# Task instructions
All of the data needs to be repeated exactly.

* * * * *

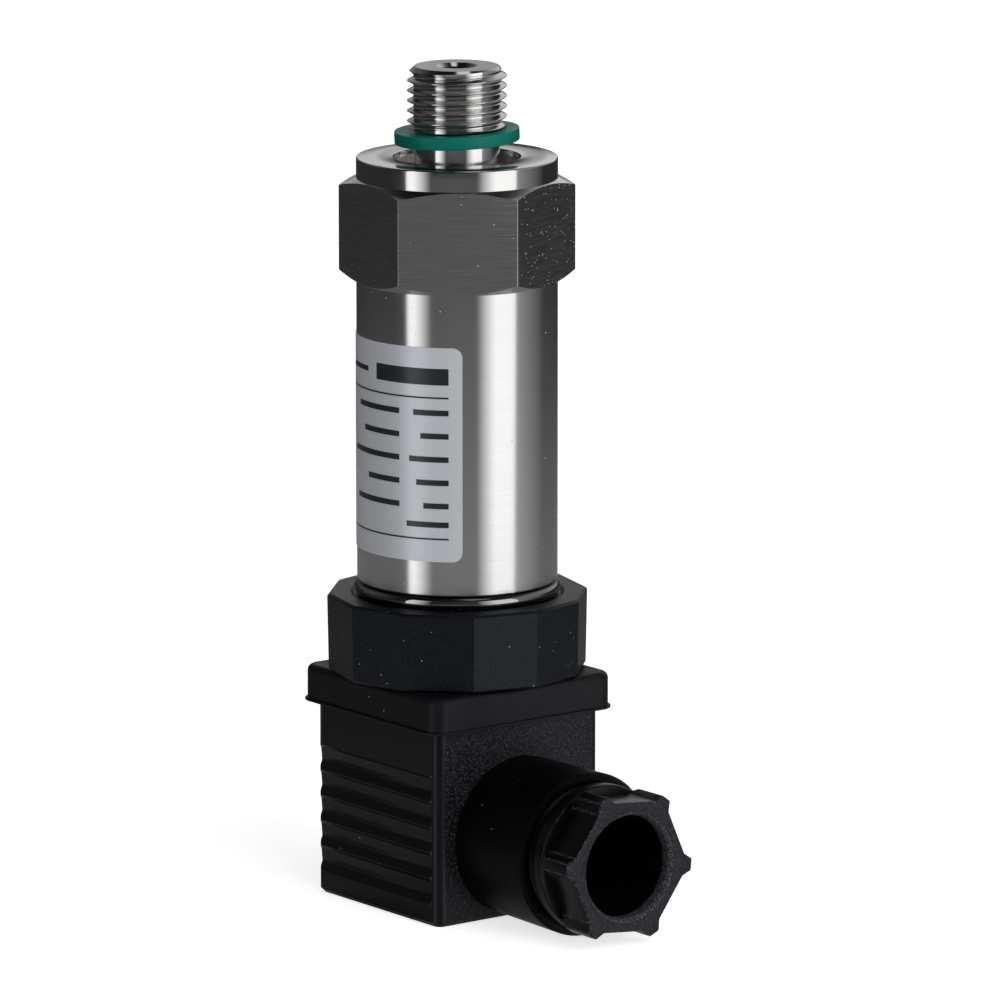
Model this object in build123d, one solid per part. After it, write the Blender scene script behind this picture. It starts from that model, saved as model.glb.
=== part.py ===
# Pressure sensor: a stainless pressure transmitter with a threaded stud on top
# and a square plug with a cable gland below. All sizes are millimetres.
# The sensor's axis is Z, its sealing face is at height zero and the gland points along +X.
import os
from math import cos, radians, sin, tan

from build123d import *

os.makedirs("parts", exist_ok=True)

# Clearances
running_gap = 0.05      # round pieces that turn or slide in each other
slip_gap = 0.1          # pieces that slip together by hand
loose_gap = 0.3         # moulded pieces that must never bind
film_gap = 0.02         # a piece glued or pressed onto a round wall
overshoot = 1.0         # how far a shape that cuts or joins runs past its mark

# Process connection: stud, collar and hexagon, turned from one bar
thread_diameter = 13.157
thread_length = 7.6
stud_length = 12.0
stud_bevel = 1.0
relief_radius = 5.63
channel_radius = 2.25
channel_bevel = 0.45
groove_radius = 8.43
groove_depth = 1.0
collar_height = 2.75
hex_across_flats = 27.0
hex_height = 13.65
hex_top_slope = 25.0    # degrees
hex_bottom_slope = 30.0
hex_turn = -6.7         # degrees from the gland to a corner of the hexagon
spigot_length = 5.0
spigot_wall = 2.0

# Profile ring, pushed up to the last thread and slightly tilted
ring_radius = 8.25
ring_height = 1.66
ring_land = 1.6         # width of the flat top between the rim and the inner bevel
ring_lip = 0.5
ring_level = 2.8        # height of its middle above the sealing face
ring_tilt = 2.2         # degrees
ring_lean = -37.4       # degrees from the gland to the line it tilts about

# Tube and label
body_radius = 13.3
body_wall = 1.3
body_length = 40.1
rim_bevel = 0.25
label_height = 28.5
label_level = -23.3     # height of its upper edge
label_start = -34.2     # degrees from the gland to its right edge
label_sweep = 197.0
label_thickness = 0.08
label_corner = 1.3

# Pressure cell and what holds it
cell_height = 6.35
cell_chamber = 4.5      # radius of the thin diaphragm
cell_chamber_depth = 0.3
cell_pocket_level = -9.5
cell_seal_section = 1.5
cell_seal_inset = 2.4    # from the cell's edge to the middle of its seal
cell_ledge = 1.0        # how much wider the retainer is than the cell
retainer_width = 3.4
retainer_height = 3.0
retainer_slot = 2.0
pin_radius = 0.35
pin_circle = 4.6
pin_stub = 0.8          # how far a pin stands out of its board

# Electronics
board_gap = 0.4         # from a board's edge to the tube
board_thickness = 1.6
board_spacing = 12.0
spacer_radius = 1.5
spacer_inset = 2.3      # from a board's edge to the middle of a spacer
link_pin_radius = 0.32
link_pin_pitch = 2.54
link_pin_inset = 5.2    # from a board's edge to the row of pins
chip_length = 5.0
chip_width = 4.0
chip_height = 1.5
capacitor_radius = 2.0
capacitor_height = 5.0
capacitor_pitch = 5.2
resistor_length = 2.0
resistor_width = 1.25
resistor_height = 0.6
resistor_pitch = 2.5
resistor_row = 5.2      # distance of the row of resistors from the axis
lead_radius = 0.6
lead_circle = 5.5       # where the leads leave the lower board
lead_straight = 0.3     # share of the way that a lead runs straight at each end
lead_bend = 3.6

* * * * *

# Answer to the task
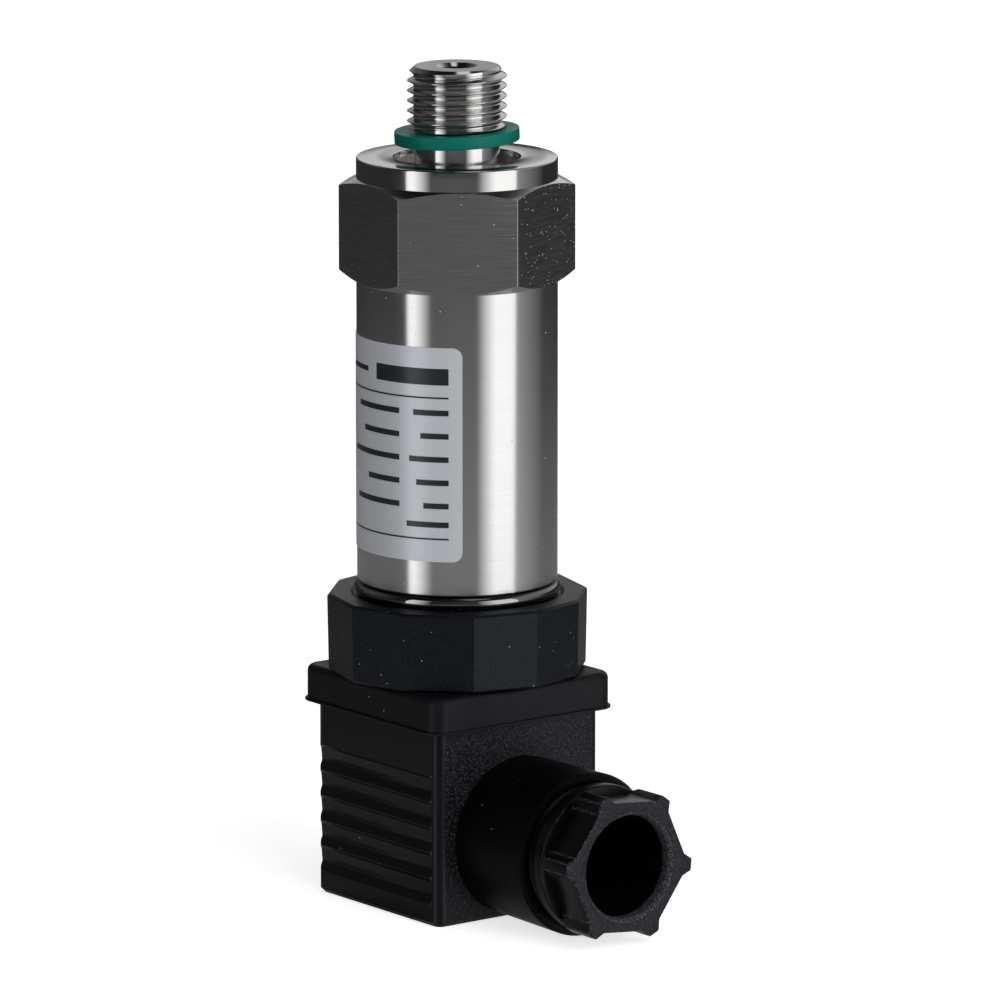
Model this object in build123d, one solid per part. After it, write the Blender scene script behind this picture. It starts from that model, saved as model.glb.
=== part.py ===
# Pressure sensor: a stainless pressure transmitter with a threaded stud on top
# and a square plug with a cable gland below. All sizes are millimetres.
# The sensor's axis is Z, its sealing face is at height zero and the gland points along +X.
import os
from math import cos, radians, sin, tan

from build123d import *

os.makedirs("parts", exist_ok=True)

# Clearances
running_gap = 0.05      # round pieces that turn or slide in each other
slip_gap = 0.1          # pieces that slip together by hand
loose_gap = 0.3         # moulded pieces that must never bind
film_gap = 0.02         # a piece glued or pressed onto a round wall
overshoot = 1.0         # how far a shape that cuts or joins runs past its mark

# Process connection: stud, collar and hexagon, turned from one bar
thread_diameter = 13.157
thread_length = 7.6
stud_length = 12.0
stud_bevel = 1.0
relief_radius = 5.63
channel_radius = 2.25
channel_bevel = 0.45
groove_radius = 8.43
groove_depth = 1.0
collar_height = 2.75
hex_across_flats = 27.0
hex_height = 13.65
hex_top_slope = 25.0    # degrees
hex_bottom_slope = 30.0
hex_turn = -6.7         # degrees from the gland to a corner of the hexagon
spigot_length = 5.0
spigot_wall = 2.0

# Profile ring, pushed up to the last thread and slightly tilted
ring_radius = 8.25
ring_height = 1.66
ring_land = 1.6         # width of the flat top between the rim and the inner bevel
ring_lip = 0.5
ring_level = 2.8        # height of its middle above the sealing face
ring_tilt = 2.2         # degrees
ring_lean = -37.4       # degrees from the gland to the line it tilts about

# Tube and label
body_radius = 13.3
body_wall = 1.3
body_length = 40.1
rim_bevel = 0.25
label_height = 28.5
label_level = -23.3     # height of its upper edge
label_start = -34.2     # degrees from the gland to its right edge
label_sweep = 197.0
label_thickness = 0.08
label_corner = 1.3

# Pressure cell and what holds it
cell_height = 6.35
cell_chamber = 4.5      # radius of the thin diaphragm
cell_chamber_depth = 0.3
cell_pocket_level = -9.5
cell_seal_section = 1.5
cell_seal_inset = 2.4    # from the cell's edge to the middle of its seal
cell_ledge = 1.0        # how much wider the retainer is than the cell
retainer_width = 3.4
retainer_height = 3.0
retainer_slot = 2.0
pin_radius = 0.35
pin_circle = 4.6
pin_stub = 0.8          # how far a pin stands out of its board

# Electronics
board_gap = 0.4         # from a board's edge to the tube
board_thickness = 1.6
board_spacing = 12.0
spacer_radius = 1.5
spacer_inset = 2.3      # from a board's edge to the middle of a spacer
link_pin_radius = 0.32
link_pin_pitch = 2.54
link_pin_inset = 5.2    # from a board's edge to the row of pins
chip_length = 5.0
chip_width = 4.0
chip_height = 1.5
capacitor_radius = 2.0
capacitor_height = 5.0
capacitor_pitch = 5.2
resistor_length = 2.0
resistor_width = 1.25
resistor_height = 0.6
resistor_pitch = 2.5
resistor_row = 5.2      # distance of the row of resistors from the axis
lead_radius = 0.6
lead_circle = 5.5       # where the leads leave the lower board
lead_straight = 0.3     # share of the way that a lead runs straight at each end
lead_bend = 3.6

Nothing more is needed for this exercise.